Please take the entries below from the first line through the line containing "fronts turned outwards." and repeat them exactly, leaving out everything after.

[Dataset rows]
[START]

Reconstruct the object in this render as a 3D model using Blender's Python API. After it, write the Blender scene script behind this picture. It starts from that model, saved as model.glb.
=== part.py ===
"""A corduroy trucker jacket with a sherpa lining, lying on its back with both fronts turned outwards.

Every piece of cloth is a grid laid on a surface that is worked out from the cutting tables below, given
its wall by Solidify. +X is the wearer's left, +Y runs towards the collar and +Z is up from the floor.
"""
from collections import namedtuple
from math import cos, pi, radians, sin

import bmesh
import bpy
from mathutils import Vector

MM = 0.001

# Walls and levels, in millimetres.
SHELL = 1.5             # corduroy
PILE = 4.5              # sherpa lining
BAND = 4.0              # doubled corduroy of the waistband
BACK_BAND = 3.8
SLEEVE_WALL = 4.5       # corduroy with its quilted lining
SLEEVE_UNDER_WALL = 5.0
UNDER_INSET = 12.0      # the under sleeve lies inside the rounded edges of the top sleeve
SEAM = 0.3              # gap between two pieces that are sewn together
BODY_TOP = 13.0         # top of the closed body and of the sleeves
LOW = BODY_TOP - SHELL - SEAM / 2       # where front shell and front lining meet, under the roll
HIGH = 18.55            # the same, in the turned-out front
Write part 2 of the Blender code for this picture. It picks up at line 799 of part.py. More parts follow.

[END]

> _Right answer_
Reconstruct the object in this render as a 3D model using Blender's Python API. After it, write the Blender scene script behind this picture. It starts from that model, saved as model.glb.
=== part.py ===
"""A corduroy trucker jacket with a sherpa lining, lying on its back with both fronts turned outwards.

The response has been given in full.